▼
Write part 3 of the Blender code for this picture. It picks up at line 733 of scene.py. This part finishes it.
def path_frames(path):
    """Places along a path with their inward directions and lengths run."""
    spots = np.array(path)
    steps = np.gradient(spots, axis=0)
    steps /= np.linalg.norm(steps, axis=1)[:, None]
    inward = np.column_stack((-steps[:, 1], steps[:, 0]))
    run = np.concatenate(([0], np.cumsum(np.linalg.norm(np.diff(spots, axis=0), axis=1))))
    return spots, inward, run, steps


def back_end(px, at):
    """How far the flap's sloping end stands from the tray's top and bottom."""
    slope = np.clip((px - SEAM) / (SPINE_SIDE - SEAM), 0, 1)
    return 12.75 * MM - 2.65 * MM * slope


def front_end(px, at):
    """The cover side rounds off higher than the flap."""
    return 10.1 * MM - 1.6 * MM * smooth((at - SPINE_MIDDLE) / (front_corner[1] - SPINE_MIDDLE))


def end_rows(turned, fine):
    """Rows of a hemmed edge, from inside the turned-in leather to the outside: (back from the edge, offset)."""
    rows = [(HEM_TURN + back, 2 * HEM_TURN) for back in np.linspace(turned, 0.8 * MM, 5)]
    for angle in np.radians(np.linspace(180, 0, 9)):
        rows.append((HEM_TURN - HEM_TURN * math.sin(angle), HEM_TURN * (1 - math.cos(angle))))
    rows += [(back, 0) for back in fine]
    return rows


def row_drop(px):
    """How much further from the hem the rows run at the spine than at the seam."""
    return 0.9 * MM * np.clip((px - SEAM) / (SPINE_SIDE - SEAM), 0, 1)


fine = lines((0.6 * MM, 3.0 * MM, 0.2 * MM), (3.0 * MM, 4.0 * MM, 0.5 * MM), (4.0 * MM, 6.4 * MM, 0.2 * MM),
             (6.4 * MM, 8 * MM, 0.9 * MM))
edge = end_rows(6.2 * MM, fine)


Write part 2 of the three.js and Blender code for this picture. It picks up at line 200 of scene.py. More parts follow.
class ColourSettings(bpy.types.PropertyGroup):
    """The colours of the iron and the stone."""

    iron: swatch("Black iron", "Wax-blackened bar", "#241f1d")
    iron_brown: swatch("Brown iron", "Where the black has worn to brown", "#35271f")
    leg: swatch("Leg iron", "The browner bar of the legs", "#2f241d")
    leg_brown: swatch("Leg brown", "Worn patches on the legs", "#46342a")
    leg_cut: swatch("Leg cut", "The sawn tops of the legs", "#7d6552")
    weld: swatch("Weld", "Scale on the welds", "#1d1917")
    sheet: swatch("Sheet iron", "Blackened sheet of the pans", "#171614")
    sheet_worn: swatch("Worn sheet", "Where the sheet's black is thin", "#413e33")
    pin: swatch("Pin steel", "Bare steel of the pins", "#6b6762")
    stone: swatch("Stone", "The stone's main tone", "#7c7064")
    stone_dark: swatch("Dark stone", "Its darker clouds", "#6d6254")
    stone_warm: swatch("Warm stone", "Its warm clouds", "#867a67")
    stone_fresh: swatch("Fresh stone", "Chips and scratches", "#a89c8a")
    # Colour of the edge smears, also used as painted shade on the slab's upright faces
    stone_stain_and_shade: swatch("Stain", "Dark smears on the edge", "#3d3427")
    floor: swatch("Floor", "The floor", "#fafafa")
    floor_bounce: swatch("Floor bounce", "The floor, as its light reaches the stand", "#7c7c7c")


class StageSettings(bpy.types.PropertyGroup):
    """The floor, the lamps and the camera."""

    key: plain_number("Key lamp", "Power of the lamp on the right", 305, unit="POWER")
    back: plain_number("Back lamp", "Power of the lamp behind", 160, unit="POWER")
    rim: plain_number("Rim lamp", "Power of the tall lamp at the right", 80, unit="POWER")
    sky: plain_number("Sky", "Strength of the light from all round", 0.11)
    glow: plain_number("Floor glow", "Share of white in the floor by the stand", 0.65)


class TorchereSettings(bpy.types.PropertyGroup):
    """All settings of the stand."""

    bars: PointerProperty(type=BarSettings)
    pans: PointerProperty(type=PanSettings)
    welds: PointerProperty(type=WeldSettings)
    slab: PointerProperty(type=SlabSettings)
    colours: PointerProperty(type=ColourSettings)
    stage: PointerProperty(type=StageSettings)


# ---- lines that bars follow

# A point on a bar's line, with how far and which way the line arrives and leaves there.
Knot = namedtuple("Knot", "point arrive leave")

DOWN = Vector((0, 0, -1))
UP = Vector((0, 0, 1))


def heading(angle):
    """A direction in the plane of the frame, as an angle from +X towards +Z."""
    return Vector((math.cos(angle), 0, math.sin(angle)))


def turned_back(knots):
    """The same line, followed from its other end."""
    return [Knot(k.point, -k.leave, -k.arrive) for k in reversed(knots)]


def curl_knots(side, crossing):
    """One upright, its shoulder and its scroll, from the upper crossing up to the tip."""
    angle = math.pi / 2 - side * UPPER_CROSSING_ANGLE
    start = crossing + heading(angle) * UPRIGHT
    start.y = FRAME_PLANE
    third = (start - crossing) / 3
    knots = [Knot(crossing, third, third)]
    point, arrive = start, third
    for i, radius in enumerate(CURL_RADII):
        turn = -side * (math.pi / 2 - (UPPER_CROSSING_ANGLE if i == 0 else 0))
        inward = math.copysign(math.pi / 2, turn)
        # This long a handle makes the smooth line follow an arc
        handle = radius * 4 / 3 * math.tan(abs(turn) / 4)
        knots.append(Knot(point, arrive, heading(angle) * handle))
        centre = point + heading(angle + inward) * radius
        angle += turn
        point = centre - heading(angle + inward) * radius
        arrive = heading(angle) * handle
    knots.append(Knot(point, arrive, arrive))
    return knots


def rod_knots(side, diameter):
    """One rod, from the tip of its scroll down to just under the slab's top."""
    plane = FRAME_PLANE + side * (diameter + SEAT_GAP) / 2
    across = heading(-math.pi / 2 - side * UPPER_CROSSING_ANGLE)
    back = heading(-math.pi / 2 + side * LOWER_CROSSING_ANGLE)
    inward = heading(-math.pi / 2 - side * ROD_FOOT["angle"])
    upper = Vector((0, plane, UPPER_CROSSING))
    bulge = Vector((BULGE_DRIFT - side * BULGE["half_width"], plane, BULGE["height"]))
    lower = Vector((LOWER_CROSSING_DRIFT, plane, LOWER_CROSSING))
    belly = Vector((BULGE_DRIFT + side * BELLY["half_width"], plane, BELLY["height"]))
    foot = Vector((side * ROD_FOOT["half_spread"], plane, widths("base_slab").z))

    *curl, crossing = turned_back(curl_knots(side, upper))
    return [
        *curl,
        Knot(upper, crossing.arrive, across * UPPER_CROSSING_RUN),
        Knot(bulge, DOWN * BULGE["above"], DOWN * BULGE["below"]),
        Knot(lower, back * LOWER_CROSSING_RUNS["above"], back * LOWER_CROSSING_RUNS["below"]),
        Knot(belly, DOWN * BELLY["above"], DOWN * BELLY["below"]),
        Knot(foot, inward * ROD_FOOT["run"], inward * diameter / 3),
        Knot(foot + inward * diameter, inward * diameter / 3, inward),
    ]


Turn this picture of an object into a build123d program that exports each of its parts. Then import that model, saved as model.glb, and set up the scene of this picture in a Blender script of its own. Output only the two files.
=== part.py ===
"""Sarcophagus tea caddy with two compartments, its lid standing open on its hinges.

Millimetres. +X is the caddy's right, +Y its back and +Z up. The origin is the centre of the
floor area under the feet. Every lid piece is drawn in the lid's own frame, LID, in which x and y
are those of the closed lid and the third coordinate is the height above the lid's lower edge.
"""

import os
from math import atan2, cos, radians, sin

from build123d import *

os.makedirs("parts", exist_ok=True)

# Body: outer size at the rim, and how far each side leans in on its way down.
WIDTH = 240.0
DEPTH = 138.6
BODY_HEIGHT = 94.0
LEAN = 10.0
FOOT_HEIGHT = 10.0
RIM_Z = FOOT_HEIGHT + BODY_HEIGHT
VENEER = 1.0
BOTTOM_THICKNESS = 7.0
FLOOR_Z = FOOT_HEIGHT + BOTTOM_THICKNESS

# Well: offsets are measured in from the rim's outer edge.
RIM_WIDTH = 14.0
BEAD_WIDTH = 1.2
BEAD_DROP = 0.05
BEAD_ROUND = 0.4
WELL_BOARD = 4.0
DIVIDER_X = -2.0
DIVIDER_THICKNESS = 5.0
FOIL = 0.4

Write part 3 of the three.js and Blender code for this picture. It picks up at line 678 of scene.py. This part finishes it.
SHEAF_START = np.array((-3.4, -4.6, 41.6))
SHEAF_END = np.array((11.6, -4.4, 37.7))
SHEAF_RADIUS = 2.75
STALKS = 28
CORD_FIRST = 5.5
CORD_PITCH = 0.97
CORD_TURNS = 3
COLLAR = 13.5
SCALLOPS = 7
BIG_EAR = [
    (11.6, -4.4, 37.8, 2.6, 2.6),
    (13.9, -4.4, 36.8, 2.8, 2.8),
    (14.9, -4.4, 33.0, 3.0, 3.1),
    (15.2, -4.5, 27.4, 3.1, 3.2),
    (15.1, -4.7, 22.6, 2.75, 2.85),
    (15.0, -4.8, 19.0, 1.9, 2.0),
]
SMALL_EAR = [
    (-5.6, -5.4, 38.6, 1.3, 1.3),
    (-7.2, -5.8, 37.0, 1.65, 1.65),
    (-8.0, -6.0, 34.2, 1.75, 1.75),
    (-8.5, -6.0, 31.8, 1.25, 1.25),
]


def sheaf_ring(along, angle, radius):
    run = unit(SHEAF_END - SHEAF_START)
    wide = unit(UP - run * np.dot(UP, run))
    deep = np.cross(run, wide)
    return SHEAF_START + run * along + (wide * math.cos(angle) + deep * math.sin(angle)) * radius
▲
Starting at the line that contains "Turn this picture" and stopping at the line that contains "from math import atan2, cos, radians, sin", transcribe the lines exactly; both boundary lines are to be included.

- ANSWER BELOW
Turn this picture of an object into a build123d program that exports each of its parts. Then import that model, saved as model.glb, and set up the scene of this picture in a Blender script of its own. Output only the two files.
=== part.py ===
"""Sarcophagus tea caddy with two compartments, its lid standing open on its hinges.

Millimetres. +X is the caddy's right, +Y its back and +Z up. The origin is the centre of the
floor area under the feet. Every lid piece is drawn in the lid's own frame, LID, in which x and y
are those of the closed lid and the third coordinate is the height above the lid's lower edge.
"""

import os
from math import atan2, cos, radians, sin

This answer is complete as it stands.